Malaysian oil and gas company Mitra Energy has changed its name to Jadestone Energy, effective immediately.
The company said the name change is part of its shift in strategy, driven by a new leadership team and board of directors.
Executive Chairman Paul Blakeley said: “We are moving in a new direction and we want to be defined by our actions in the years ahead rather than by the past. A new name helps us achieve this as well as signaling a break from the company’s previous exploration-led strategy.”
According to its statement, the new-look company’s approach is to establish itself as an oil and gas development and production company in the Asia Pacific region, driven by acquisition and further development of producing fields and stranded discoveries.
The new leadership took its first steps last month completing the acquisition of its first producing asset offshore Western Australia, the Stag oilfield, currently producing about 3,400 barrels a day, but with potential for significantly more by investing in new infill drilling and facility optimization. The company bought Stag from Santos and Quadrant.
Further, Jadestone Energy is now aiming to complete the purchase of two appraised gas fields in Blocks 05-1b and 05-1c offshore Vietnam in the Nam Con Son basin in the next two months and bring them on stream in 2019, as well as further development of its existing assets in Vietnam’s Malay Basin with the Nam Du and U Minh gas fields.
Blakeley said: “The rebranding of Mitra to Jadestone Energy is an essential part of demonstrating to the market and to key stakeholders that we are a different company today, with different capabilities and strategy. Our business model is well proven in Asia Pacific and we have brought together a talented team with a track record of success in identifying and extracting significant trapped value from producing assets, through operating efficiencies, from increasing production, reducing costs and adding reserves with new infill drilling.
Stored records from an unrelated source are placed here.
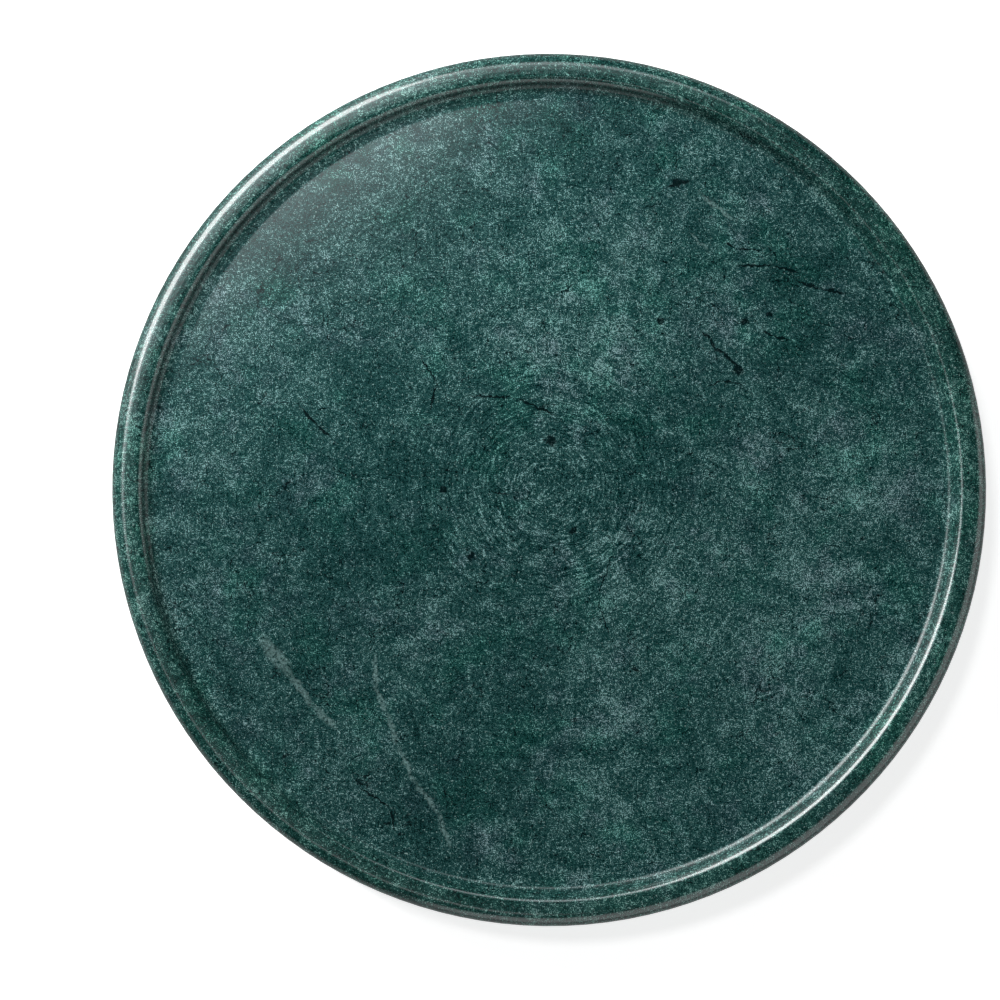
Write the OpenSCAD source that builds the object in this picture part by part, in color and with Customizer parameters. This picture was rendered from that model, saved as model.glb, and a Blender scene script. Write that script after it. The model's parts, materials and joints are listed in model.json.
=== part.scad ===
// Lazy susan turntable: a stone tray with a turned lip, carried on a ball bearing ring
// that is bolted to a smaller stone base on rubber feet.
// Millimetres, +Z up. The origin is on the table, on the axis that the tray turns about.

/* [Tray] */
// Outer diameter of the tray
tray_d = 406; // [340:2:460]
// Thickness of the tray's flat middle
plate_t = 11.5; // [10:0.5:16]
// Height of the lip above the flat middle
lip_h = 6.5; // [6.5:0.25:7.5]
// Rounding of the tray's upper outer edge
tray_top_r = 7; // [4:0.5:7]
// Rounding of the tray's lower outer edge
tray_bottom_r = 4; // [2:0.5:5]

/* [Lip] */
// Width of the lip, from the tray's outer edge to the lip's inner edge
lip_w = 13.6; // [12:0.1:15]
// Radius of the cove at the lip's foot
cove_r = 4.4; // [3:0.1:5]
// Width of the gentle rise towards the cove, measured inwards from the lip's inner edge
rise_w = 7.5; // [7:0.5:10]

/* [Base] */
// Outer diameter of the base
base_d = 236; // [230:2:280]
// Thickness of the base
base_t = 9; // [8:0.5:14]
// Rounding of the base's upper edge
base_top_r = 3; // [1:0.5:3]

/* [Bearing] */
// Diameter of the circle through the balls' centres
pitch_d = 168; // [166:1:170]
// Diameter of a ball
ball_d = 5; // [4:0.5:5]
// Number of balls
ball_count = 24; // [12:1:30]
// Thickness of each bearing ring
ring_t = 8; // [8:0.5:10]
// Width of each bearing ring, from its groove side to its far side
ring_w = 19.4; // [18:0.2:20]
// Height of the inner ring above the outer ring, which keeps the tray clear of the outer one
ring_lift = 1; // [0.8:0.1:1.2]

/* [Fixings] */
// Number of screws in each ring
screw_count = 6; // [3:1:8]
// Diameter of the circle of screws that hold the inner ring to the tray
tray_screw_pcd = 146; // [144:1:148]
// Diameter of the circle of bolts that hold the base to the outer ring
base_bolt_pcd = 190; // [188:1:192]
// Thickness of the gaskets between stone and metal
gasket_t = 1; // [0.5:0.1:1.5]

/* [Feet] */
// Number of rubber feet
foot_count = 6; // [3:1:8]
// Diameter of a foot
foot_d = 18; // [14:1:20]
// Height that a foot stands below the base
foot_proud = 2; // [1:0.5:4]
// Diameter of the circle through the feet's centres
foot_pcd = 204; // [200:2:206]

/* [Hidden] */
$fn = 96;
eps = 0.01;        // how far a cutting shape runs past the face that it cuts
arc_lap = 0.0015;  // how far the arc of a rounded corner laps over the sides that it joins

// Stone shaping, with slopes in degrees
crown_slope = 2;      // the lip's top falls inwards a little
crown_round = 24;     // very soft crest along the lip's top
lip_slope = 68;       // the lip's inner side
lip_round = 4.3;      // rounding at the lip's inner edge
rise_slope = 4;       // the gentle rise before the cove
rise_round = 25;      // very soft start of that rise
base_bottom_r = 1.5;  // rounding of the base's lower edge

// Bearing
pitch_r = pitch_d / 2;
ball_r = ball_d / 2;
groove_r = ball_r + 0.1;     // the groove is a little wider than the ball
ring_gap = 1.2;              // gap between the two rings, where the cage runs
ring_chamfer = 0.5;
cage_t = 0.5;
cage_h = ball_d + 1.6;
window_r = ball_r + 0.15;    // the cage's hole around a ball
filler_r = ball_r + 0.15;    // radius of the plug in the hole that the balls go in by
filler_hole_r = filler_r + 0.05;
filler_angle = 15;           // degrees, midway between a bolt and its neighbour
filler_slot = [1, 1.2];      // width and depth of the plug's screwdriver slot
filler_clear = 0.1;          // room between the plug's inner end and the groove
filler_sunk = 0.3;           // how far the plug's outer end lies inside the ring's face

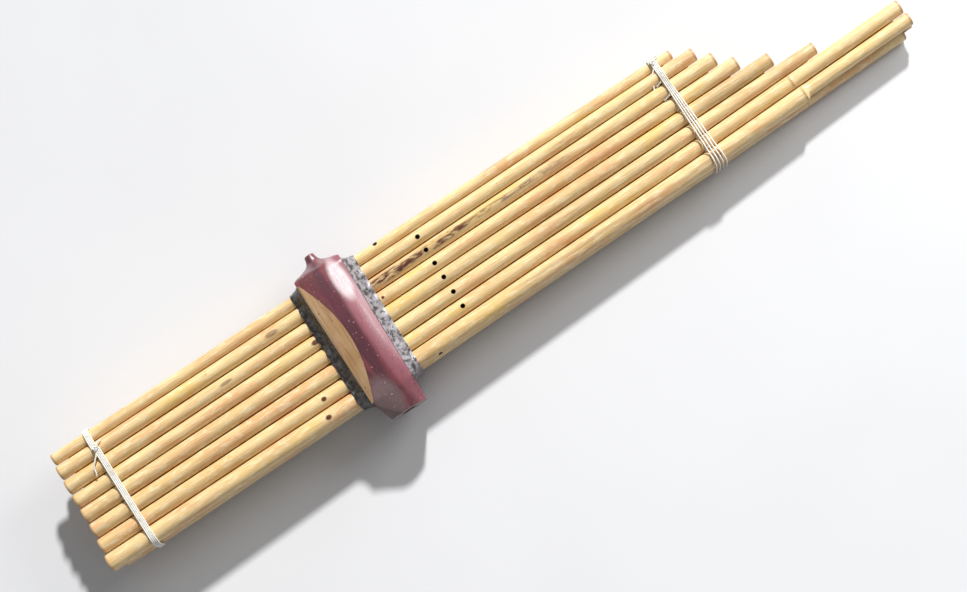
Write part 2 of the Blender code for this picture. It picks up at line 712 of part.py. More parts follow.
def slot_half(row, grow, corner, crest):
    """(y, z) round half of the slot, grown by a rim, with its points above those of the crest."""
    low, high, slot_height = slot_limits()
    top = slot_height + grow
    nipple = [(high + grow, 0.0), (high + grow, top / 2), (high + grow - corner, top - corner)]
    mouth = [(low - grow + corner, top - corner), (low - grow, top / 2), (low - grow, 0.0)]
    return [(y, row * z) for y, z in nipple + [(y, top) for y, z in crest] + mouth]


def wax_rings(side):
    """The wax from its plug in the slot, over the rim of the slot, down to a skin on the pipes."""
    end = side * (CHEST_HALF_DEPTH + WAX_REACH)
    hugging = [hugging_half(row, end) for row in (LEFT, RIGHT)]
    outlines = []
    for offset, grow, corner in (
        (-WAX_PLUG_DEPTH, -FIT_GAP, 0.0),
        (FIT_GAP, -FIT_GAP, 0.0),
        (FIT_GAP, WAX_FLANGE, WAX_FLANGE),
    ):
        halves = [
            slot_half(row, grow, corner, half[3:-3]) for row, half in zip((LEFT, RIGHT), hugging)
        ]
        outlines.append((offset, halves))
    flange = outlines[-1][1]
    for reach, share in WAX_SLOPE:
        halves = []
        for start_half, end_half in zip(flange, hugging):
            pairs = zip(np.array(start_half), np.array(end_half))
            halves.append([tuple(a + (b - a) * share) for a, b in pairs])
        outlines.append((FIT_GAP + (WAX_REACH - FIT_GAP) * reach, halves))
    rings = []
    for offset, (left, right) in outlines:
        outline = left + right[-2:0:-1]
        rings.append([(chest_face(side, y) + side * offset, y, z) for y, z in outline])
    return rings


def build_wax(name, side, carrier):
    wax = add_piece(name, mesh_from(name, loft(wax_rings(side))), carrier)
    finish(wax, WAX, WAX_ROUGHNESS)
    start = side * (CHEST_HALF_DEPTH - 2 * WAX_PLUG_DEPTH)
    end = side * (CHEST_HALF_DEPTH + 2 * WAX_REACH)
    for row in (LEFT, RIGHT):
        for number in PIPE_NUMBERS:
            rings = []
            for x in (start, end):
                radius = pipe_diameter(row, number, x) / 2 + FIT_GAP
                rings.append(circle(pipe_centre(row, number, x), radius, PIPE_SIDES))
            cut(wax, f"{name}_{ROW_NAMES[row]}_{number}", loft(rings), carrier)


def slip_section(x, trim):
    """Ring of the slip at x. It lies on right pipe 1 and reaches under left pipe 1 as far as it can."""
    low = FIT_GAP - row_half_gap(x)
    high = low + SLIP_THICKNESS
    radius = pipe_diameter(LEFT, 1, x) / 2
    drop = radius + row_half_gap(x) - high - FIT_GAP
    inner = pipe_centre(LEFT, 1, x).y - math.sqrt(radius * radius - drop * drop)
    outer = inner - SLIP_WIDTH
    corners = ((inner - trim, high), (outer + trim, high), (outer + trim, low), (inner - trim, low))
    return [Vector((x, y, z)) for y, z in corners]


def build_slip(carrier):
    """A thin flat slip of bamboo pressed between the outer sides of the two pipes 1."""
    trim = SLIP_THICKNESS / 2
    rings = [
        slip_section(SLIP_START_X, trim),
        slip_section(SLIP_START_X + trim, 0.0),
        slip_section(SLIP_END_X - trim, 0.0),
        slip_section(SLIP_END_X, trim),
    ]
    slip = add_piece("packing_slip", mesh_from("packing_slip", loft(rings)), carrier)
    finish(slip, BAMBOO[0], BAMBOO_ROUGHNESS)


def lay_down(carrier, slope):
    """Tips the instrument onto belly and tip, with the middle of its base at the origin."""
    carrier.rotation_euler = (0.0, math.atan(slope), 0.0)
    bpy.context.view_layer.update()
    graph = bpy.context.evaluated_depsgraph_get()
    points = []
    for piece in carrier.children:
        if not piece.hide_render:
            shape = piece.evaluated_get(graph)
            mesh = shape.to_mesh()
            points += [shape.matrix_world @ vertex.co for vertex in mesh.vertices]
            shape.to_mesh_clear()
    points = np.array(points)
    low, high = points.min(axis=0), points.max(axis=0)
    carrier.location = (-(low[0] + high[0]) / 2, -(low[1] + high[1]) / 2, -low[2])


def main():
    clear_scene()
    instrument = bpy.data.objects.new("instrument", None)
    bpy.context.scene.collection.objects.link(instrument)
    slope = build_chest(instrument)
    for row in (LEFT, RIGHT):
        for number in PIPE_NUMBERS:
            build_pipe(row, number, instrument)
            build_reed(row, number, instrument)
    build_wax("lower_wax_seal", -1, instrument)
    build_wax("upper_wax_seal", 1, instrument)
    path = winding(LOWER_BINDING_X, LOWER_BINDING_TURNS, LOWER_BINDING_SPREAD, LOWER_KNOT_Y, LEFT)
    build_binding("lower_binding", path, instrument)
    path = winding(UPPER_BINDING_X, UPPER_BINDING_TURNS, UPPER_BINDING_SPREAD, UPPER_KNOT_Y, RIGHT)
    build_binding("upper_binding", path, instrument)
    build_slip(instrument)
    lay_down(instrument, slope)


main()
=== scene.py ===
"""Looks of the khaen mouth organ: bamboo, carved hardwood, wax, bronze and cotton round its frame.

Metres, +Z up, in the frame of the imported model. Shapes are worked out about the middle of the
wind chest, with +X along the pipes from feet to tips and the left row above the right row.
LAID_DOWN then places them where the instrument lies.
"""

import math
import random

import bmesh
import bpy
import numpy as np
from mathutils import Matrix, Vector, noise


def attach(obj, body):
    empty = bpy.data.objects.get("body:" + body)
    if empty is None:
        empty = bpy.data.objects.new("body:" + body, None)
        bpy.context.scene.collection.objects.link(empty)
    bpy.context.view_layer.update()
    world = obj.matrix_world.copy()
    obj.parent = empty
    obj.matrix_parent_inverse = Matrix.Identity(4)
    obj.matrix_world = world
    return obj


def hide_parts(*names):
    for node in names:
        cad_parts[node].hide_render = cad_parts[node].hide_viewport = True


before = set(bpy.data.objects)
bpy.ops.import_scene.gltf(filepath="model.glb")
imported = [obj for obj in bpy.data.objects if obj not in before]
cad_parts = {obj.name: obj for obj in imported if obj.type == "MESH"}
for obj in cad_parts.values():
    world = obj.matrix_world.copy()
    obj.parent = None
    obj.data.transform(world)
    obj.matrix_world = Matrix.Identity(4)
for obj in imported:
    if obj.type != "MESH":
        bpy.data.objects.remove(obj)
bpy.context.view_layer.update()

bl_info = {
    "name": "Khaen Mouth Organ",
    "version": (1, 0, 0),
    "blender": (4, 5, 0),
    "location": "3D View > Sidebar > Khaen",
    "description": "Builds the pipes, wind chest, wax, reeds and cords of a khaen",
    "category": "Add Mesh",
}

LEFT = 1
RIGHT = -1
ROW_NAMES = {LEFT: "left", RIGHT: "right"}
PIPE_COUNT = 8
PIPE_NUMBERS = range(1, PIPE_COUNT + 1)
ALL_PIPES = [(row, number) for row in (LEFT, RIGHT) for number in PIPE_NUMBERS]
REST_ANGLE = 0.029941
LAID_DOWN = Matrix.Translation((-0.125878, 0.0005, 0.030506)) @ Matrix.Rotation(REST_ANGLE, 4, "Y")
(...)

“We have a strong pipeline of potential acquisitions and we are looking to establish two or three core operating areas in the region with multiple growth opportunities that can deliver exceptional returns to our shareholders.”
The company has raised C$53 million to complete the purchase of the Stag oilfield and fund its further development, as well as an additional US$28 million, via a convertible loan, to contribute towards further acquisition opportunities.